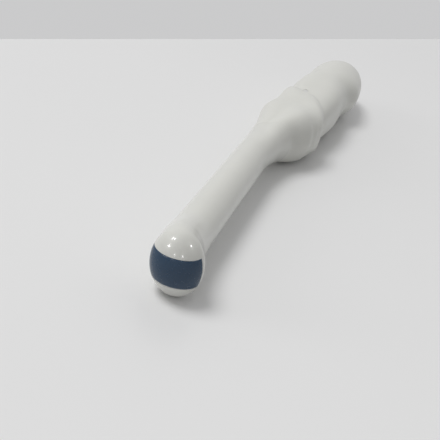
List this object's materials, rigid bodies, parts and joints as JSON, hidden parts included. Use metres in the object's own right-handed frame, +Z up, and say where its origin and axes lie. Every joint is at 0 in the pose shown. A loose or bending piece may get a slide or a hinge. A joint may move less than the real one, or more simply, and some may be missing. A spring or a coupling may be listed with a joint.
{
  "type": "endocavity ultrasound probe",
  "caption": "Transvaginal ultrasound probe: oval nose with a curved acoustic lens band, slender tube, bulged two-shell handle and a cable inlet at the rear.",
  "frame": {"origin": "centre of the bounding box's base, on the surface that the probe lies on", "axes": "+Y along the probe from the nose to the cable inlet, +X to the side on which the handle's belly bulges, +Z up"},
  "size_m": [0.0514, 0.319, 0.035],
  "materials": {
    "housing_plastic": "satin to glossy warm white moulding",
    "shell_plastic": "satin warm white moulding",
    "lens_silicone": "smooth blue-grey silicone",
    "marker_plastic": "satin light grey",
    "outer_matching_epoxy": "cast amber epoxy",
    "inner_matching_epoxy": "filled dark grey epoxy",
    "piezo_ceramic": "fired and diced, unglazed",
    "backing_rubber": "filled black rubber",
    "sensor_epoxy": "dark blue potted bead",
    "flex_polyimide": "amber polyimide film",
    "ribbon_jacket": "grey-blue ribbed ribbon",
    "board_laminate": "green solder resist",
    "connector_plastic": "ivory moulding",
    "header_plastic": "black moulding",
    "shield_copper": "plain copper sheet",
    "aluminium": "bead-blasted",
    "seal_rubber": "black rubber",
    "screw_steel": "plain stainless steel",
    "turned_brass": "turned brass",
    "clamp_plastic": "black moulding",
    "gland_plastic": "light grey moulding"
  },
  "bodies": {
    "root": {"acoustic_lens": "lens_silicone", "array_carrier": "aluminium", "backing_block": "backing_rubber", "board_post_1": "turned_brass", "board_post_2": "turned_brass", "board_post_3": "turned_brass", "board_post_4": "turned_brass", "board_screw_lower_1": "screw_steel", "board_screw_lower_2": "screw_steel", "board_screw_lower_3": "screw_steel", "board_screw_lower_4": "screw_steel", "board_screw_upper_1": "screw_steel", "board_screw_upper_2": "screw_steel", "board_screw_upper_3": "screw_steel", "board_screw_upper_4": "screw_steel", "cable_clamp_base": "clamp_plastic", "cable_clamp_cap": "clamp_plastic", "cable_gland": "gland_plastic", "cable_header_lower": "header_plastic", "cable_header_upper": "header_plastic", "clamp_screw_1": "screw_steel", "clamp_screw_2": "screw_steel", "flex_circuit_lower": "flex_polyimide", "flex_circuit_upper": "flex_polyimide", "gland_lock_ring": "turned_brass", "handle_chassis": "aluminium", "handle_lower_shell": "shell_plastic", "handle_shield_lower": "shield_copper", "handle_shield_upper": "shield_copper", "handle_upper_shell": "shell_plastic", "heat_bar": "aluminium", "insertion_housing": "housing_plastic", "interconnect_board_lower": "board_laminate", "interconnect_board_upper": "board_laminate", "lead_ribbon_lower": "ribbon_jacket", "lead_ribbon_upper": "ribbon_jacket", "matching_layer_inner": "inner_matching_epoxy", "matching_layer_outer": "outer_matching_epoxy", "orientation_marker": "marker_plastic", "piezo_array": "piezo_ceramic", "ribbon_connector_lower": "connector_plastic", "ribbon_connector_upper": "connector_plastic", "temperature_sensor": "sensor_epoxy", "tube_seal": "seal_rubber", "tube_shield": "shield_copper"}
  },
  "joints": []
}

• [WRITTEN PROBLEM] Restate the listing above word for word.

• [OUTPUT OF THE TASK]
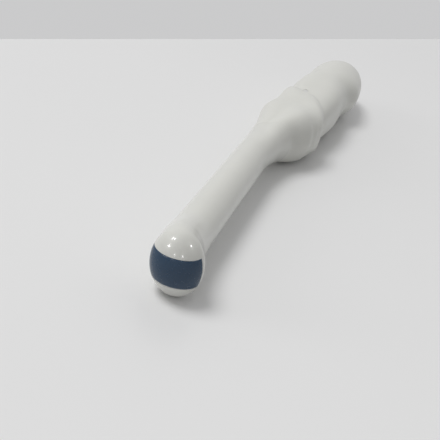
List this object's materials, rigid bodies, parts and joints as JSON, hidden parts included. Use metres in the object's own right-handed frame, +Z up, and say where its origin and axes lie. Every joint is at 0 in the pose shown. A loose or bending piece may get a slide or a hinge. A joint may move less than the real one, or more simply, and some may be missing. A spring or a coupling may be listed with a joint.
{
  "type": "endocavity ultrasound probe",
  "caption": "Transvaginal ultrasound probe: oval nose with a curved acoustic lens band, slender tube, bulged two-shell handle and a cable inlet at the rear.",
  "frame": {"origin": "centre of the bounding box's base, on the surface that the probe lies on", "axes": "+Y along the probe from the nose to the cable inlet, +X to the side on which the handle's belly bulges, +Z up"},
  "size_m": [0.0514, 0.319, 0.035],
  "materials": {
    "housing_plastic": "satin to glossy warm white moulding",
    "shell_plastic": "satin warm white moulding",
    "lens_silicone": "smooth blue-grey silicone",
    "marker_plastic": "satin light grey",
    "outer_matching_epoxy": "cast amber epoxy",
    "inner_matching_epoxy": "filled dark grey epoxy",
    "piezo_ceramic": "fired and diced, unglazed",
    "backing_rubber": "filled black rubber",
    "sensor_epoxy": "dark blue potted bead",
    "flex_polyimide": "amber polyimide film",
    "ribbon_jacket": "grey-blue ribbed ribbon",
    "board_laminate": "green solder resist",
    "connector_plastic": "ivory moulding",
    "header_plastic": "black moulding",
    "shield_copper": "plain copper sheet",
    "aluminium": "bead-blasted",
    "seal_rubber": "black rubber",
    "screw_steel": "plain stainless steel",
    "turned_brass": "turned brass",
    "clamp_plastic": "black moulding",
    "gland_plastic": "light grey moulding"
  },
  "bodies": {
    "root": {"acoustic_lens": "lens_silicone", "array_carrier": "aluminium", "backing_block": "backing_rubber", "board_post_1": "turned_brass", "board_post_2": "turned_brass", "board_post_3": "turned_brass", "board_post_4": "turned_brass", "board_screw_lower_1": "screw_steel", "board_screw_lower_2": "screw_steel", "board_screw_lower_3": "screw_steel", "board_screw_lower_4": "screw_steel", "board_screw_upper_1": "screw_steel", "board_screw_upper_2": "screw_steel", "board_screw_upper_3": "screw_steel", "board_screw_upper_4": "screw_steel", "cable_clamp_base": "clamp_plastic", "cable_clamp_cap": "clamp_plastic", "cable_gland": "gland_plastic", "cable_header_lower": "header_plastic", "cable_header_upper": "header_plastic", "clamp_screw_1": "screw_steel", "clamp_screw_2": "screw_steel", "flex_circuit_lower": "flex_polyimide", "flex_circuit_upper": "flex_polyimide", "gland_lock_ring": "turned_brass", "handle_chassis": "aluminium", "handle_lower_shell": "shell_plastic", "handle_shield_lower": "shield_copper", "handle_shield_upper": "shield_copper", "handle_upper_shell": "shell_plastic", "heat_bar": "aluminium", "insertion_housing": "housing_plastic", "interconnect_board_lower": "board_laminate", "interconnect_board_upper": "board_laminate", "lead_ribbon_lower": "ribbon_jacket", "lead_ribbon_upper": "ribbon_jacket", "matching_layer_inner": "inner_matching_epoxy", "matching_layer_outer": "outer_matching_epoxy", "orientation_marker": "marker_plastic", "piezo_array": "piezo_ceramic", "ribbon_connector_lower": "connector_plastic", "ribbon_connector_upper": "connector_plastic", "temperature_sensor": "sensor_epoxy", "tube_seal": "seal_rubber", "tube_shield": "shield_copper"}
  },
  "joints": []
}